As our starting point, then, let us adopt the Godhead. Of this Godhead, in itself, he alone is not imbecile – he alone is not impious who propounds –– nothing. »Nous ne connaissons rien,« says the Baron de Bielfeld – »Nous ne connaissons rien de la nature ou de l'essence de Dieu: – pour savoir ce qu'il est, il faut être Dieu même.« – »We know absolutely nothing of the nature or essence of God: – in order to comprehend what he is, we should have to be God ourselves.«

»We should have to be God ourselves!« – With a phrase so startling as this yet ringing in my ears, I nevertheless venture to demand if this our present ignorance of the Deity is an ignorance to which the soul is everlastingly condemned.

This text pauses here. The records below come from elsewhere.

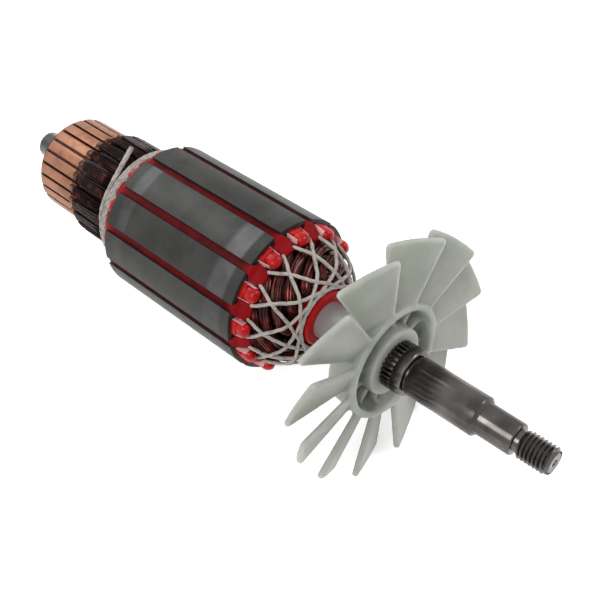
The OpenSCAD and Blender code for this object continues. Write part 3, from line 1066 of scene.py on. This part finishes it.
@dataclass
class Shaft:
    """The ground shaft with its toothed shoulder and its thread."""

    rear: float = -103.4
    step: float = -89.9
    shoulder_front: float = 41.3
    bearing_front: float = 61.1
    pinion_front: float = 70.1
    front: float = 79.3
    journal_r: float = 4.0
    body_r: float = 5.0
    shoulder_r: float = 6.1
    pinion_r: float = 4.0
    thread_r: float = 3.5
    thread_depth: float = 0.6
    thread_pitch: float = 1.0
    thread_start: float = 71.2
    chamfer: float = 0.6
    seat_chamfer: float = 0.9
    relief: float = 0.45
    relief_width: float = 0.7
    step_cone: float = 1.0
    shoulder_back: float = 1.0
    shoulder_chamfer: float = 0.35
    pinion_chamfer: float = 0.3
    core_drop: float = 0.15
    tip_chamfer: float = 0.4
    tip_drop: float = 0.5
    centre_r: float = 0.9
    centre_neck_r: float = 0.7
    centre_neck: float = 1.3
    centre_depth: float = 2.6
    edge: float = 0.08
    groove_count: int = 30
    groove_width: float = 0.62
    groove_depth: float = 0.6
    groove_length: float = 2.85
    land_bite: float = 0.3
    land_run: float = 0.2
    land_drop: float = 0.01
    land_edge: float = 0.1
    thread_cut: float = 0.05
    thread_fade: float = 0.1
    thread_weld: float = 1e-4
    steps: int = 96

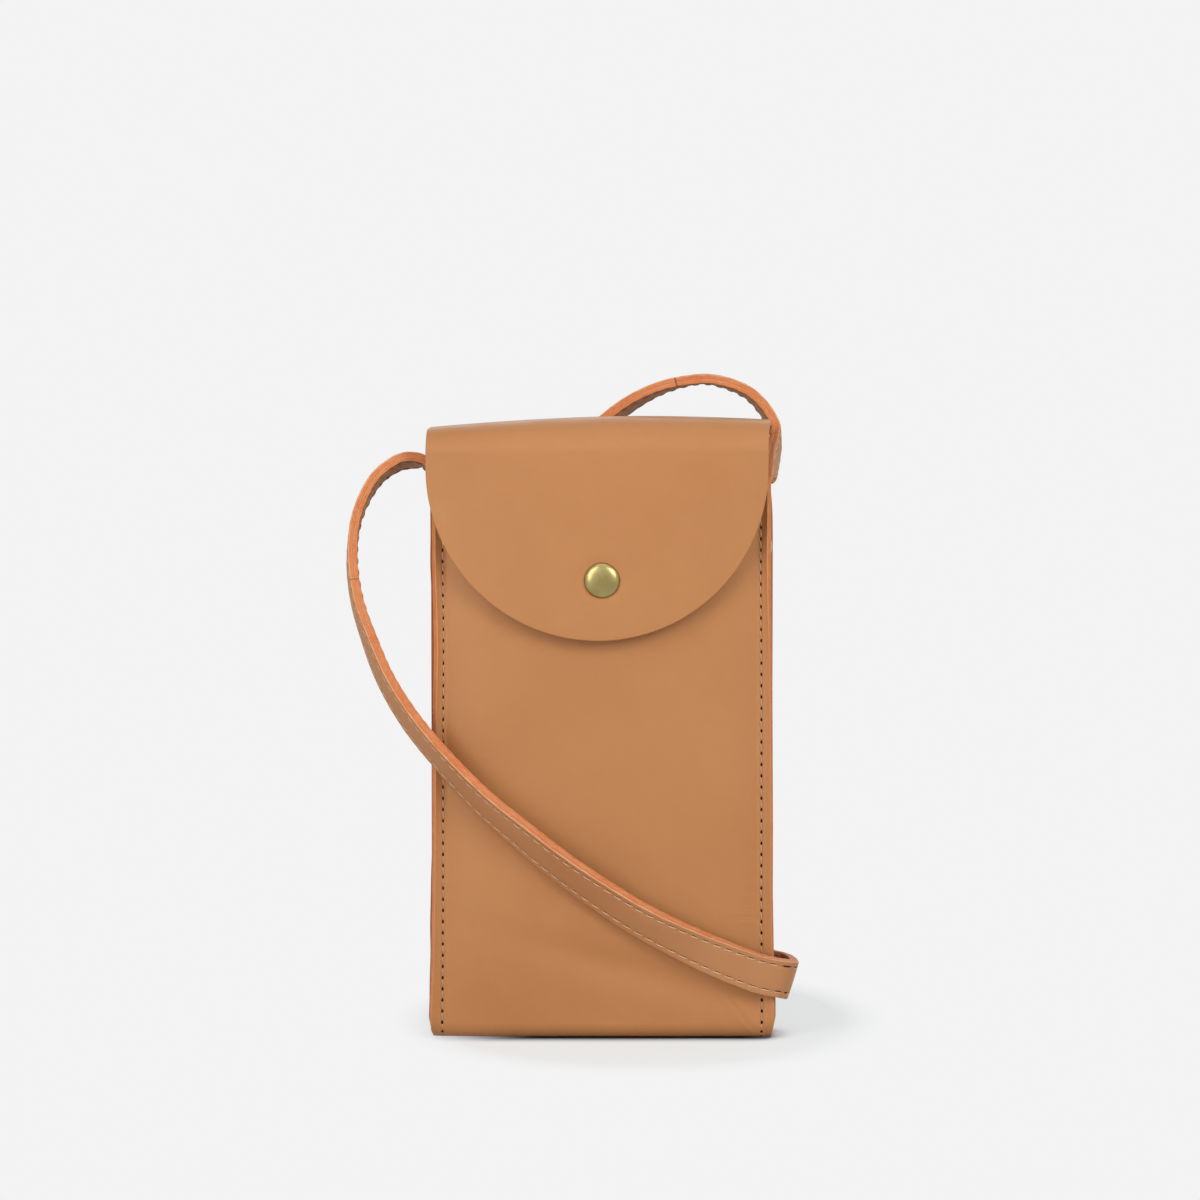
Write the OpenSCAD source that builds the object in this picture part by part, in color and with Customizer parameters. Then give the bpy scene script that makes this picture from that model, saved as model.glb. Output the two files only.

By Him, however – now, at least, the Incomprehensible – by Him – assuming him as Spirit – that is to say, as not Matter – a distinction which, for all intelligible purposes, will stand well instead of a definition – by Him, then, existing as Spirit, let us content ourselves, to-night, with supposing to have been created, or made out of Nothing, by dint of his Volition – at some point of Space which we will take as a centre – at some period into which we do not pretend to inquire, but at all events immensely remote – by Him, then again, let us suppose to have been created –– what? This is a vitally momentous epoch in our considerations. What is it that we are justified – that alone we are justified in supposing to have been, primarily and solely, created?